XL-Rettungsschirm für die Europäische Union
Brüssel - Unter dem Druck der Krise in Portugal und der Spannungen zwischen Berlin und Paris wegen Libyen beweist die EU Stärke. Der Euro-Rettungsschirm wird zum dauerhaften Sicherungsnetz ausgebaut. Die 27 Regierungschefs der EU beschlossen, ihn mit noch mehr Geld auszustatten. Damit sollen künftig Ansätze, ein Mitgliedsland durch Spekulation in die Pleite zu treiben, im Keim erstickt werden.
Größer, stärker, teurer. Der „Europäische Stabilitätsmechanismus“ ESM soll den bis Mitte 2013 befristeten Rettungsschirm EFSF ablösen. Der bisherige Rettungsschirm bot auf dem Papier Garantien bis zu 440Milliarden Euro. Bei der Irland- Krise wurde ein Teil davon in Anspruch genommen. Bei größeren Krisen könnte der Rettungsschirm aber überfordert sein, weil seine Regeln so gestrickt sind, dass de facto nur 250 Milliarden Euro ausgeliehen werden können. Das ändert sich jetzt. Der Fonds bekommt zusätzliche Garantien, so dass tatsächlich 450 Milliarden ausgezahlt werden könnten.
Als erstes Land dürfte womöglich Portugal vom verstärkten Schutz profitieren. Wichtige Ratingagenturen stuften die Kreditwürdigkeit des Landes herab, deswegen muss Lissabon immer höhere Zinsen zahlen, wenn es Schulden aufnimmt.
Künftig sollen auch private Gläubiger, beispielsweise Banken, an Rettungsaktionen beteiligt werden können. Der ESM wird maximal 500 Milliarden verleihen können, aber Garantien über 700 Milliarden bekommen. Der Grund: Die EU-Regierungschefs wollen eine Top-Bewertung für durch die Ratingagenturen erreichen. Deutschland bürgt für 168 Milliarden Euro und überweist 22 Milliarden Euro direkt.
Wirtschaftspakt nimmt Haushaltssünder an die Kandare.
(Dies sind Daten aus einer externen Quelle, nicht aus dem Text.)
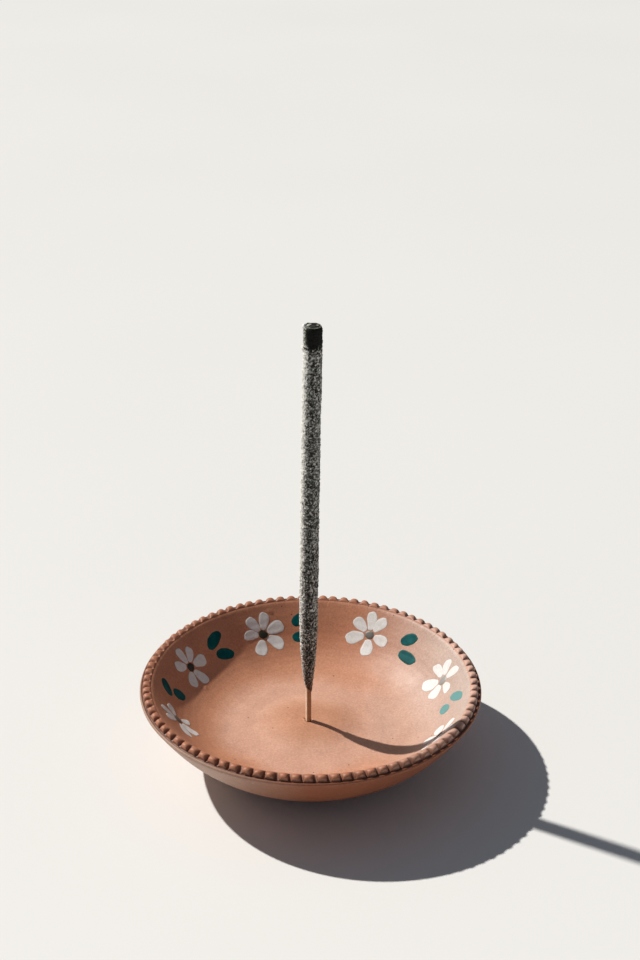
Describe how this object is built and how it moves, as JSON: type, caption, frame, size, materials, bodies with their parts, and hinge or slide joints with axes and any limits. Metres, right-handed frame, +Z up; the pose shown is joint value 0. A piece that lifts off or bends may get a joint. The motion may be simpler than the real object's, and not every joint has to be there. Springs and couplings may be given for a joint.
{
  "type": "incense burner",
  "caption": "Round clay dish with a beaded rim and painted flowers, whose central hole holds an upright incense stick over the bowl that catches its ash.",
  "frame": {"origin": "centre of the dish's flat foot, on the surface it stands on", "axes": "+Z up along the stick, +X to the right and +Y to the back as the dish faces the viewer"},
  "size_m": [0.11, 0.11, 0.1483],
  "materials": {
    "terracotta": "satin",
    "bamboo": "matte",
    "incense": "matte",
    "char": "matte",
    "ash": "matte",
    "petal_paint": "gloss",
    "leaf_paint": "gloss",
    "centre_paint": "gloss"
  },
  "bodies": {
    "dish": {"dish": "terracotta"},
    "stick": {"bamboo_splint": "bamboo", "incense_coat": "incense", "charred_tip": "char", "charred_core": "char", "ash_ring": "ash"}
  },
  "joints": [
    {"name": "stick_lift", "type": "slide", "parent": "dish", "child": "stick", "axis": [0, 0, 1], "range_m": [0, 0.035]}
  ]
}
Unternehmen mit Niedrigststeuern anlocken, um später bei der EU betteln zu gehen (Irland), Staatsdiener mit 50 Jahren in Rente schicken und dann im Schuldensumpf versinken (Griechenland) – das soll künftig nicht mehr gehen. Die EUChefs wagen sich an die Behebung eines Grundübels der Währungsunion, die bisher zwar gemeinsames Geld, aber keine gemeinsame Wirtschaftspolitik kennt. Ein Pakt soll dafür sorgen, dass alle Mitglieder solider wirtschaften. Auch 17 Länder, die noch nicht in der Währungsunion sind (etwa Polen und Dänemark) schließen sich dem Pakt an.
Künftig sollen Schuldensünder schon zu Beginn eines Strafverfahrens ein Pfand in Brüssel hinterlegen. Jährlich soll außerdem überprüft werden, ob wichtige Strukturreformen umgesetzt wurden. Ökonom Alexander Koch von der Unicredit kritisiert allerdings, auch der verschärften Version des Paktes fehlten die Zähne. Noch müsse entschieden werden, ab welchen Schwellenwerten bei Defizit und Staatsschuld Sanktionen greifen sollen. Die Märkte bräuchten mehr als „ein eher schwammiges Ergebnis“.